The IfM team addressed three groups of tasks between March and May in the areas of hospital logistics, personal protective equipment (PPE) delivery and intensive care unit (ICU) equipment development.
In the hospital logistics area, the team applied industrial engineering approaches to COVID-related challenges including modelling in-hospital patient flows, redesigning COVID-19 testing procedures and managing oxygen supplies to the wards.
Understanding oxygen flow through the local hospital involved examining pipes and their layout, then analysing usage by ventilator type and patient need, as well as modelling supply and demand. The in-depth work of the IfM team enabled the hospital’s clinical and estates teams to identify and address various bottlenecks and improve operational efficiency.
The team also looked at the design, setup and management of a temporary logistics hub for coordinating the delivery of millions of items of donated PPE and assessed the production capabilities of local manufacturers to increase flexibility of PPE supplies for local hospitals.
In conjunction with anaesthetists at Royal Papworth Hospital, they also devised an active ventilator sharing system in case there were not enough ventilators available during the COVID-19 outbreak. This involved the accelerated design, prototyping and in-hospital testing of an active ventilator sharing system in just four weeks.
Duncan McFarlane, Professor of Industrial Information Engineering at the IfM, led the team as they engaged with senior clinical and management teams within local hospitals to understand their needs and implement effective and collaborative ways of working. This involved joining the hospital’s regular operations planning meetings and running daily project reviews with key hospital personnel during the peak COVID-19 surge, as well as working directly with clinicians in areas such as COVID-19 test processes, ward oxygen supply, and equipment design.
The IfM team helped local hospitals make the best use of their resources and streamlined logistics for sourcing and storing vital PPE and other issues, enabling healthcare providers who were already feeling the strain to address pressing operational challenges.
In addition, the IfM provided analytical approaches for informing decision making at Cambridge University Hospital (CUH) on emergency demand. The Trust is also using the team’s findings to forecast changes to demand for beds, equipment and staff when social distancing measures are relaxed or modified further. The hospital said the engineers brought diversity of perspective and a joint CUH–IfM panel has been initiated so that the hospitals and the IfM can continue working together for mutual benefit after the pandemic.

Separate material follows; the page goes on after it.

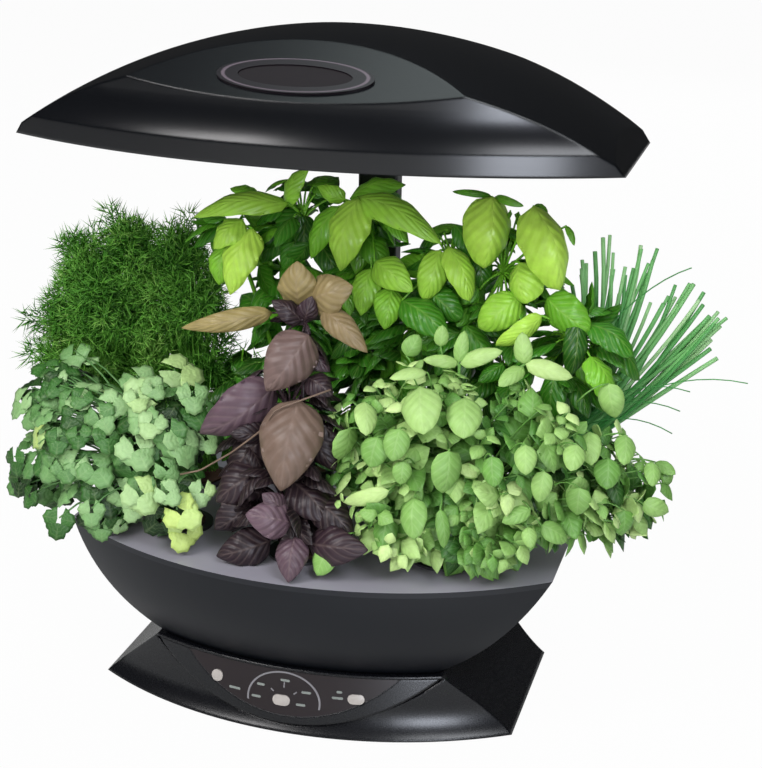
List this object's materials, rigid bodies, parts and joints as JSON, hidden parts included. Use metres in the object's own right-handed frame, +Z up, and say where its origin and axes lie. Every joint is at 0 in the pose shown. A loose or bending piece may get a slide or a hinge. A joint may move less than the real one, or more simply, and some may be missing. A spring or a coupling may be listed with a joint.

“The team gave key support efficiently and skilfully when it was most needed, with no fuss and maximum impact: engineering at its best,” said Professor Prager. “The team found a way to work with the clinicians without taking up too much clinical time. They found the problems that needed solving and got on with solving them. They stepped up when they were needed and made a real difference. For this, we should be proud of them.”
Professor Tim Minshall, Dr John C Taylor Professor of Innovation and Head of the Institute for Manufacturing, said: “It makes me so proud to see the way in which our students and staff – academic, research and administrative – were able to rapidly understand and help address the operational challenges facing the amazing teams at Addenbrooke’s and Royal Papworth during this crisis.
“We are also delighted that there is such enthusiasm from both CUH and the IfM to build upon this experience and to develop ongoing collaboration in applying industrial engineering capabilities to healthcare system needs.”